Krisenmodus heißt deshalb in diesem Fall: Die Fraktionsspitze der Union muss die eigenen Truppen auf Linie bringen. Anders als der Koalitionspartner SPD, der sich anschickt, in treuer Gefolgschaft dem derzeit eigentlich recht kritisch beäugten SPD-Chef Sigmar Gabriel zu folgen, zugleich aber auch das sozialdemokratische Verständnis von Solidarität mit Griechenland zu exekutieren. Und anders als die Grünen, die dem Kurs der Bundesregierung ebenfalls folgen werden, weil sie zwar mit den Details der Vereinbarungen der Eurogruppe mit Griechenland nicht einverstanden sind, aber eine schlechte Lösung besser als gar keine Lösung finden. Anders schließlich erst recht als die Linksfraktion, die sich als einzige geschlossen gegen die Vereinbarungen stellten dürfte. Es sei nicht der freie Wille von Syriza gewesen, dem erpresserischen Diktat des Gipfels zu folgen, hatten in einer Erklärung bereits Sahra Wagenknecht und Dietmar Bartsch, die stellvertretenden Fraktionsvorsitzenden deutlich gemacht. Nur mit einem grundlegenden Kurswechsel weg von der Kürzungspolitik könne »die griechische Wirtschaft reanimiert, der Sozialstaat wieder hergestellt und letztlich auch der Schaden für die europäischen Steuerzahler minimiert werden«. Wer beim Referendum der Griechen am vergangenen Wochenende für ein »Nein« war, um weiteren Kürzungsdiktaten eine Absage zu erteilen, »kann jetzt nicht ›Ja‹ sagen!«

Die Unionsfraktion bildet - gänzlich ungewohnt - in diesem Fall die Fraktion mit den meisten Unsicherheiten, was das Abstimmungsergebnis angeht. Als sicher galt, dass die bisher als strikte Gegner weiterer Kredite für Griechenland auftretenden Kritiker wie Wolfgang Bosbach (CDU) oder Klaus-Peter Willsch von der CSU auch diesmal mit Nein stimmen werden. 29 Gegenstimmen hatte es bei der letzten Abstimmung zu Griechenland im Februar gegeben. 118 Unionsabgeordnete hatten ihr Ja mit einer persönlichen Erklärung verbunden, dass dies das letzte Mal gewesen sei. Die Hoffnungen der Bundeskanzlerin ruhten daher zuletzt auf Fraktionschef Volker Kauder, der in persönlichen Gesprächen Abgeordnete zur Zustimmung zu bewegen versuchte.

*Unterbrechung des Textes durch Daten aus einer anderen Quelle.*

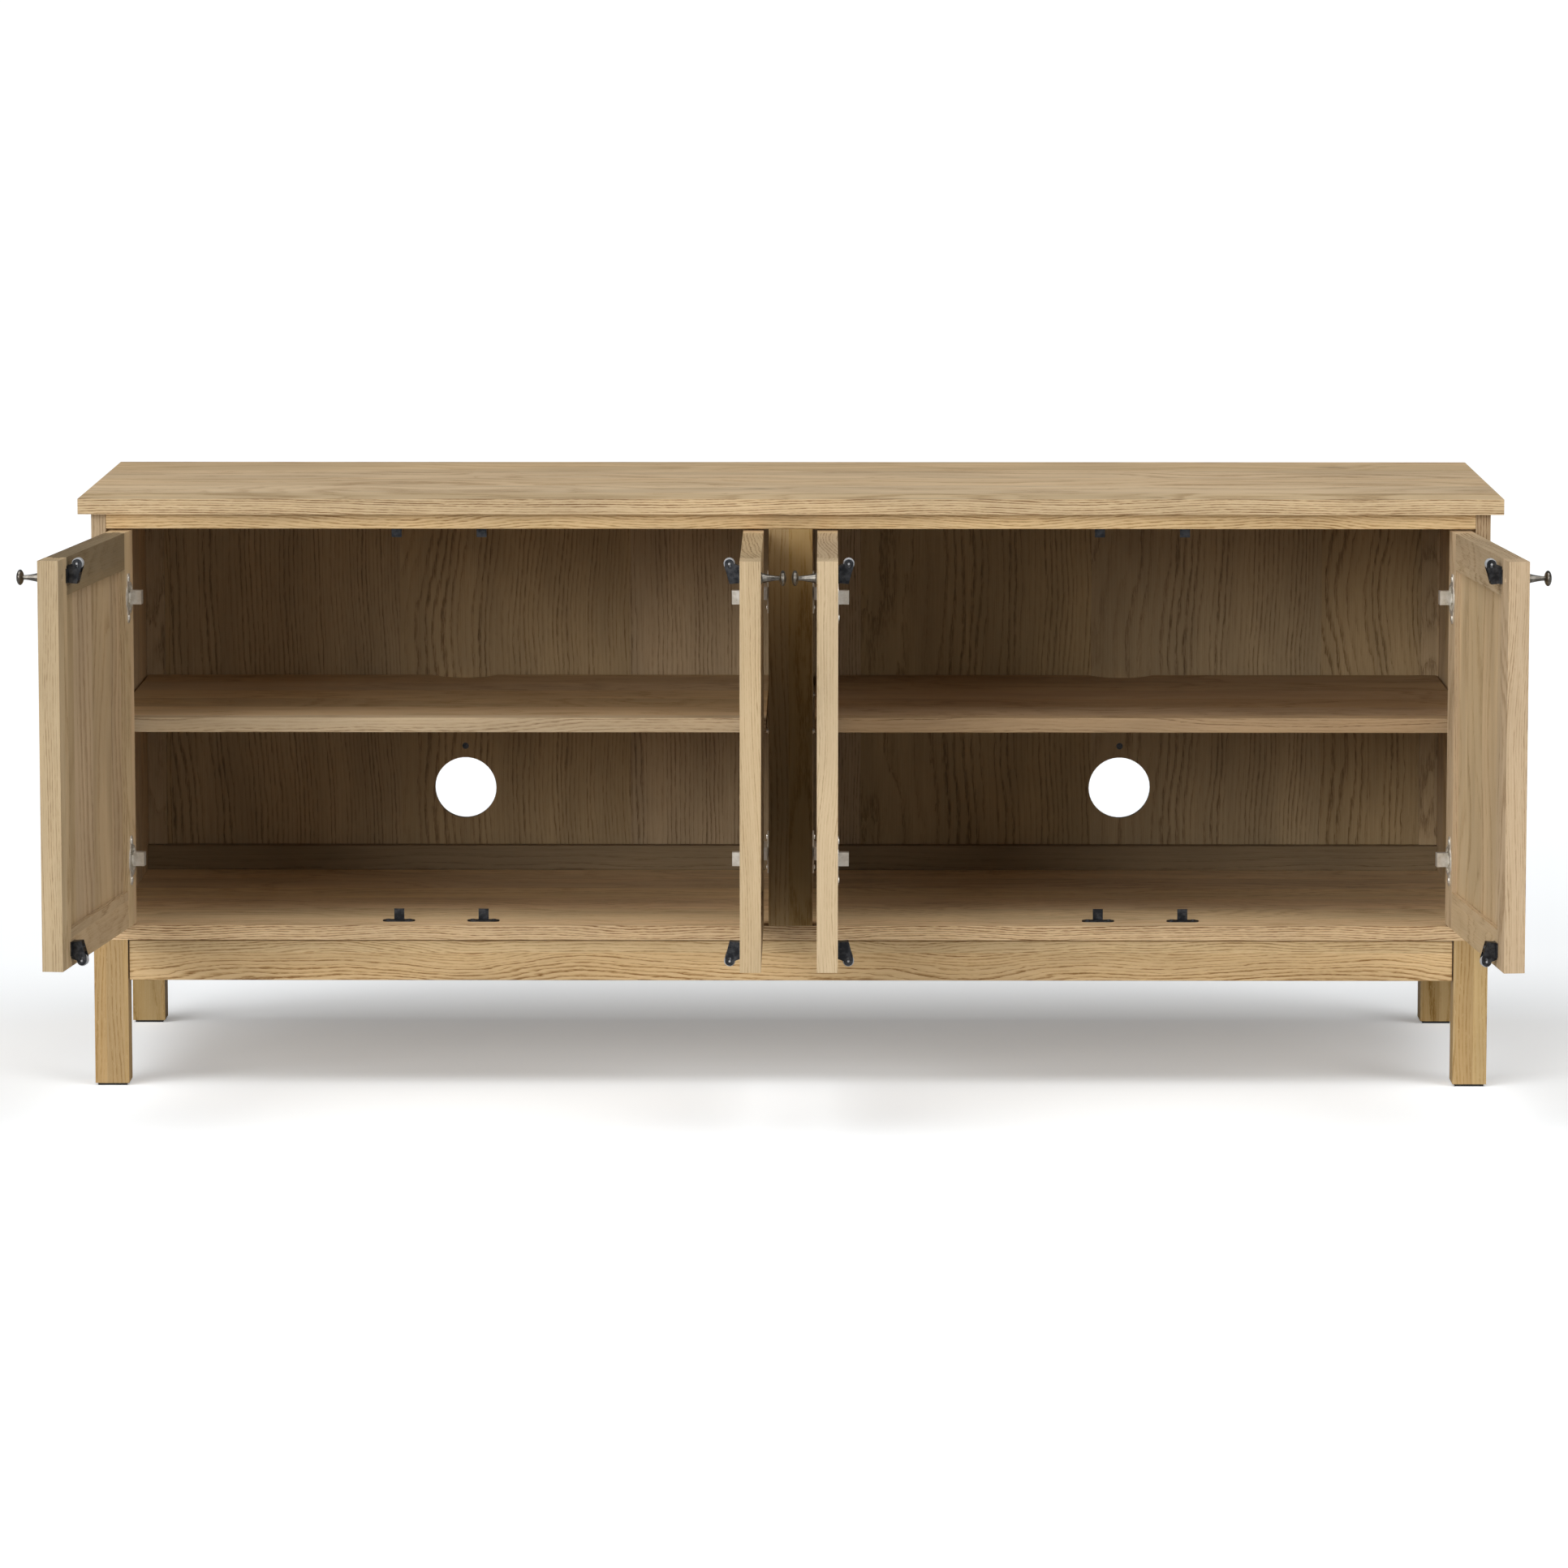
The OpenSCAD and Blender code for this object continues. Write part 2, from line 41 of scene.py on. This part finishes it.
class Tree:
    """A material's node tree, with one call for each node."""

    def __init__(self, name):
        self.material = bpy.data.materials.new(name)
        self.material.use_nodes = True
        self.tree = self.material.node_tree
        self.tree.nodes.clear()

    def add(self, kind, inputs=None, out=0, **settings):
        """Adds a node and returns one of its outputs. Inputs are values or other nodes' outputs."""
        node = self.tree.nodes.new(kind)
        for name, value in settings.items():
            setattr(node, name, value)
        for key, value in (inputs or {}).items():
            if isinstance(value, bpy.types.NodeSocket):
                self.tree.links.new(value, node.inputs[key])
            else:
                node.inputs[key].default_value = value
        return node.outputs[out] if len(node.outputs) else None

    def math(self, operation, a, b=0.0, c=0.0):
        return self.add("ShaderNodeMath", {0: a, 1: b, 2: c}, operation=operation)

    def vector(self, x, y, z):
        return self.add("ShaderNodeCombineXYZ", {0: x, 1: y, 2: z})

    def turned(self, vector, angle):
        """vector turned about Z."""
        inputs = {"Vector": vector, "Angle": angle}
        return self.add("ShaderNodeVectorRotate", inputs, rotation_type="Z_AXIS")

    def noise(self, vector, scale=1.0, detail=2.0, roughness=0.5):
        inputs = {"Vector": vector, "Scale": scale, "Detail": detail, "Roughness": roughness}
        return self.add("ShaderNodeTexNoise", inputs)

    def ranged(self, value, low, high, to_low=0.0, to_high=1.0, smooth=True):
        """value from low..high to to_low..to_high, held at the ends."""
        kind = "SMOOTHSTEP" if smooth else "LINEAR"
        inputs = {0: value, 1: low, 2: high, 3: to_low, 4: to_high}
        return self.add("ShaderNodeMapRange", inputs, interpolation_type=kind)

    def mix(self, factor, a, b, blend="MIX"):
        inputs = {0: factor, 6: a, 7: b}
        return self.add("ShaderNodeMix", inputs, out=2, data_type="RGBA", blend_type=blend)

    def shade(self, colour, roughness, height=None, bump=0.2, distance=0.0004, **fixed):
        """Ends the tree in a principled shader; fixed holds plain values for its sockets."""
        inputs = {"Base Color": colour, "Roughness": roughness}
        inputs.update({key.replace("_", " "): value for key, value in fixed.items()})
        if height is not None:
            ups = {"Strength": bump, "Distance": distance, "Height": height}
            inputs["Normal"] = self.add("ShaderNodeBump", ups)
        shader = self.add("ShaderNodeBsdfPrincipled", inputs)
        self.add("ShaderNodeOutputMaterial", {"Surface": shader})
        return self.material


def srgb(r, g, b):
    """An 8-bit display colour as linear RGBA."""
    def linear(v):
        v /= 255
        return v / 12.92 if v <= 0.04045 else ((v + 0.055) / 1.055) ** 2.4
    return (linear(r), linear(g), linear(b), 1.0)


# ---------- oak ----------

OAK = {
    "light": srgb(206, 181, 146),
    "middle": srgb(190, 162, 124),
    "dark": srgb(124, 92, 60),
}
# the veneer inside the cabinet: its colours are set darker than the oak's, partly as painted shade for
# the dim inside of the cabinet
VENEER_WITH_PAINTED_SHADE = {
    "light": srgb(184, 160, 124),
    "middle": srgb(160, 134, 98),
    "dark": srgb(76, 56, 33),
}
RUSSET = {
    "light": srgb(174, 147, 115),
    "middle": srgb(154, 126, 94),
    "dark": srgb(96, 70, 47),
}
KNOT = srgb(74, 50, 32)
OILED = 0.56  # roughness of the finish
ORIGIN = 7000  # shifts row coordinates, in mm, so that stave numbers stay positive
DOOR_MIDDLE = 0.45  # height of the doors' middle above the floor


def oak(name, axes, seed, colours=OAK, stave=90, contrast=0.5, edge=0.85, ring=4.2, wander=1.0,
        depth=20, turn=0.0, knots=0.0, tone=1.0, warmth=1.0, rays=0.2, line=0.6, rift=0.0,
        high=1.0):
    """Sawn oak: growth rings about a pith under each stave, pores, rays and knots.

    axes names the row axes along the grain, across the board and through it. stave, ring and
    depth (of the pith) are in mm, and line is the dark share of a ring. wander scales the
    pith's drift, knots is the chance of a knot in each patch, rays is the strength of the pale
    flecks, and tone and warmth scale the brightness and the saturation.
    rift moves the pith aside, in mm, for straighter lines. contrast is for the faces and edge
    for the edges. turn undoes the angle at which a door is stored, and high is the tone of the
    wood above the middle of the doors, which lets a top rail differ from a bottom one.
    """
    t = Tree(name)
    place = t.add("ShaderNodeTexCoord", out=3)
    normal = t.add("ShaderNodeTexCoord", out=1)
    if turn:
        place = t.turned(place, turn)
        normal = t.turned(normal, turn)
    split = t.add("ShaderNodeSeparateXYZ", {0: place}).node
    along, across, through = (
        t.math("MULTIPLY", split.outputs["XYZ".index(axis)], 1 / MM) for axis in axes
    )
    facing = t.add("ShaderNodeSeparateXYZ", {0: normal}).node.outputs["XYZ".index(axes[2])]
    face = t.ranged(t.math("ABSOLUTE", facing), 0.4, 0.8)

    # each stave of the lamination has a random tone, pith and shift along the grain
    index = t.math("FLOOR", t.math("DIVIDE", t.math("ADD", across, 0.37 * stave + ORIGIN), stave))
    dice = t.add("ShaderNodeTexWhiteNoise", {"W": t.math("ADD", index, seed * 17.3)}, out=1,
                 noise_dimensions="1D")
    aim, deep, shade = t.add("ShaderNodeSeparateXYZ", {0: dice}).node.outputs
    middle = t.math("MULTIPLY_ADD", t.math("ADD", index, 0.13), stave, -ORIGIN)
    along = t.math("ADD", t.math("MULTIPLY_ADD", shade, 3000, seed * 331.0), along)

    def stretched(lengthways, crossways, part=0.0):
        """Coordinates for a noise: so many features a mm along the grain and across it."""
        return t.vector(t.math("MULTIPLY_ADD", along, lengthways, part),
                        t.math("MULTIPLY", across, crossways),
                        t.math("MULTIPLY_ADD", through, crossways, seed))

    def sway(lengthways, reach, part):
        """A slow drift in mm along the stave, the same right across it."""
        slow = t.vector(t.math("MULTIPLY", along, lengthways), t.math("MULTIPLY", index, 3.7),
                        seed + part)
        drift = t.math("SUBTRACT", t.noise(slow, 1.0, 1.0), 0.5)
        return t.math("MULTIPLY", drift, reach * wander)

    # rings are circles about a pith that wanders slowly along the stave
    aside = t.math("SUBTRACT", t.math("SUBTRACT", across, middle),
                   t.math("MULTIPLY", t.math("SUBTRACT", aim, 0.5), 1.1 * stave))
    aside = t.math("ADD", t.math("ADD", aside, rift), sway(0.0030, 90, 0))
    below = t.math("ADD", t.math("MULTIPLY_ADD", deep, depth, 0.35 * depth), through)
    below = t.math("ADD", below, sway(0.0026, 70, 9))
    square = t.math("ADD", t.math("MULTIPLY", aside, aside), t.math("MULTIPLY", below, below))
    ripple = t.math("SUBTRACT", t.noise(stretched(0.008, 0.05), 1.0, 2.0), 0.5)
    shiver = t.math("SUBTRACT", t.noise(stretched(0.05, 0.25, 40), 1.0, 2.0), 0.5)
    radius = t.math("ADD", t.math("SQRT", square), t.math("MULTIPLY", ripple, 9 * wander))
    radius = t.math("ADD", radius, t.math("MULTIPLY", shiver, 0.8 + 1.4 * wander))
    turns = t.math("DIVIDE", radius, ring)
    if knots:
        turns, knot = knot_field(t, along, across, turns, seed, knots)
    phase = t.math("FRACT", turns)
    year = t.add("ShaderNodeTexWhiteNoise", {"W": t.math("FLOOR", turns)}, noise_dimensions="1D")

    # early wood is a dark, porous line that fades into pale late wood
    early = t.math("MAXIMUM", t.ranged(phase, 0.02, line, 1.0, 0.0),
                   t.ranged(phase, 1.0 - 0.33 * line, 1.0))
    early = t.math("MULTIPLY", early, t.ranged(year, 0.0, 1.0, 0.15, 1.0, smooth=False))
    broken = t.noise(stretched(0.07, 0.75, 11), 1.0, 3.0, 0.6)
    early = t.math("MULTIPLY", early, t.ranged(broken, 0.34, 0.62, 0.25, 1.15))
    fibre = t.noise(stretched(0.012, 0.9, 5), 1.0, 4.0, 0.65)
    pores = t.ranged(t.noise(stretched(0.13, 2.4, 23), 1.0, 2.0, 0.6), 0.54, 0.68)
    pores = t.math("MULTIPLY", pores, t.math("MULTIPLY_ADD", early, 0.85, 0.15))
    flecks = t.ranged(t.noise(stretched(0.16, 0.45, 31), 1.0, 1.0, 0.4), 0.62, 0.74)

    strength = t.math("MULTIPLY_ADD", face, contrast - edge, edge)
    grey = t.math("SUBTRACT", fibre, 0.5)
    mixed = t.math("ADD", t.math("MULTIPLY", early, strength), t.math("MULTIPLY_ADD", grey, 0.8, 0.12))
    wood = t.mix(t.ranged(mixed, 0.0, 0.45, smooth=False), colours["light"], colours["middle"])
    wood = t.mix(t.ranged(mixed, 0.25, 1.10, smooth=False), wood, colours["dark"])
    wood = t.mix(t.math("MULTIPLY", t.math("MULTIPLY", pores, strength), 0.8), wood, colours["dark"])
    wood = t.mix(t.math("MULTIPLY", flecks, rays), wood, colours["light"])

    # slow changes of tone and warmth over a board, and from stave to stave
    cloud = t.noise(stretched(0.004, 0.018, 3), 1.0, 3.0)
    value = t.math("ADD", t.ranged(cloud, 0.3, 0.7, -0.10, 0.10),
                   t.ranged(shade, 0.0, 1.0, -0.05, 0.05))
    level = t.ranged(split.outputs["Z"], DOOR_MIDDLE - 0.05, DOOR_MIDDLE + 0.05, tone, tone * high)
    inputs = {"Hue": t.ranged(aim, 0.0, 1.0, 0.498, 0.505, smooth=False),
              "Saturation": t.ranged(deep, 0.0, 1.0, 0.93 * warmth, 1.07 * warmth, smooth=False),
              "Value": t.math("MULTIPLY", t.math("ADD", value, 1.0), level), "Color": wood}
    wood = t.add("ShaderNodeHueSaturation", inputs)
    height = t.math("SUBTRACT", t.math("MULTIPLY", fibre, 0.3), pores)
    if knots:
        wood = t.mix(knot, wood, KNOT)
        height = t.math("SUBTRACT", height, knot)
    gloss = t.math("MULTIPLY_ADD", pores, 0.18, OILED)
    gloss = t.math("MULTIPLY_ADD", grey, 0.12, gloss)
    return t.shade(wood, gloss, height, bump=0.35, distance=0.00025, Specular_IOR_Level=0.3)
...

Anders als weiland Bundeskanzler Gerhard Schröder (SPD) sieht sich Merkel dank der erdrückenden Mehrheit der Koalitionsfraktionen im Bundestag jedoch nicht bemüßigt, zu faktisch gewalttätigen Mitteln zu greifen, um die Fraktionsdisziplin durchzusetzen. Sie kündigte an, auf eine Vertrauensabstimmung zu verzichten. Ein Signal an die Abweichler, dass sie deren Verhalten in Kauf zu nehmen gewillt ist. Doch dies ist eine Verabredung auf Zeit. Sollten die Verhandlungen mit Griechenland zum Ergebnis führen, müsste der Bundestag dem dann beschlossenen Paket erneut zustimmen.